Best Spot for Espresso and Dessert: Assaggio (835 Fourth Avenue, between the two Bandars, Gaslamp, 619-234-6538). Open nightly until 11:00 p.m., Assaggio is a great place to stop for dessert and coffee after a movie or play. It offers house-made desserts, fresh from the day's baking, including a poufy spongecake concoction called dolce di crema (resembling Latin tres leches) and an authentic tiramisu restrained enough to remind you of why this sweet got popular. The espresso is outstanding, both in its Italian beans and the "barista" technique. Even the decaf version tastes the way coffee smells.

Best Local Sweet: Chuao Chocolates (the Lumberyard, 937 South Coast Highway, Encinitas, 760-635-1444; Westfield Shoppingtown UTC, 4465 La Jolla Village Drive, 858-546-1463; www.chuaochocolatier.com). Sublimely complex Venezuelan chocolate meets creative fillings, such as passionfruit-caramel and ginger-green tea. And then there's the irresistible passionfruit gel candy. Wow.

Best French Toast: Brockton Villa (1235 Coast Boulevard, La Jolla, 858-454-7393). Confession: Only rarely do I enjoy breakfast in restaurants, unless that meal is their forte, so I can't honestly name any overall "Best Breakfast." But I do know French toast and regard Brockton Villa's "Coast Toast" as the Platonic ideal of the genre -- slabs of fluffy Italian bread soaked overnight and baked to a chewy crust, with the interior texture of a soufflé and the alluring flavor of orange liqueur.

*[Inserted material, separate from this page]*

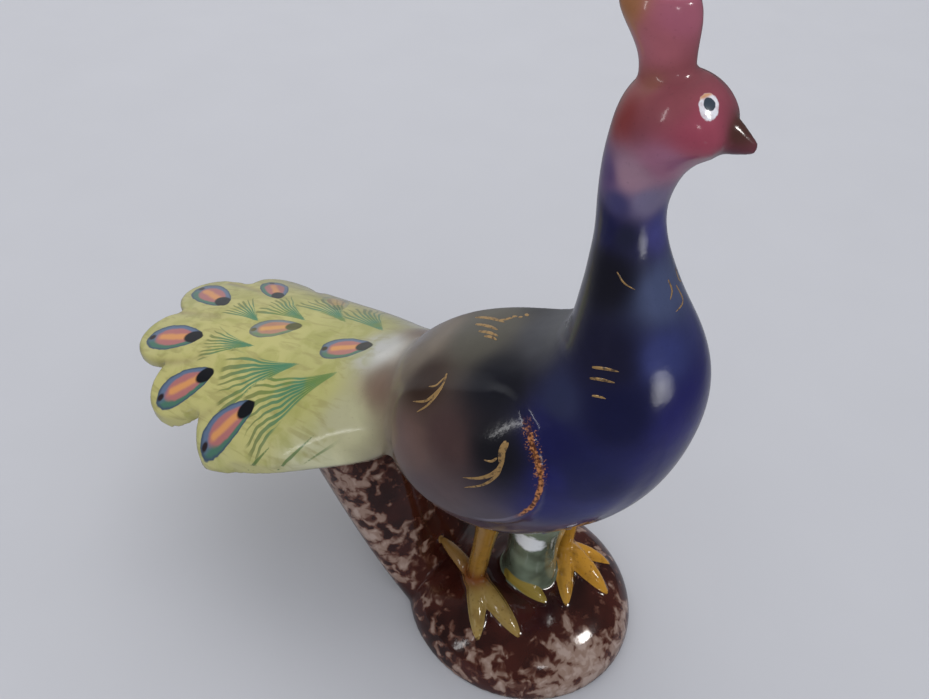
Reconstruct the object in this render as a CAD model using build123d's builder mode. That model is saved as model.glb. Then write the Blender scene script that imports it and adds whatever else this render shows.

"A Sucker Born Every Minute" Booby Prize: Osetra (904 Fifth Avenue at E, Gaslamp District, 619-239-1800). The most expensive restaurant in metropolitan San Diego (and maybe the whole county) has become the hottest ticket, with reservations taken six weeks ahead of time. What do you get for your money? Well, there's a Las Vegas atmosphere, with glitzy decor and a "wine angel" in black tights hoisting herself up and down a glass tower to fetch your precious bottle. If you are a celebrity, an identified restaurant reviewer, or if you start your meal with the caviar plate (indicating your intention to spend grandly), you may get decent service. If none of the above, then probably not. The cooking? After seven-person meals on two evenings, we were more impressed by the angel than the food.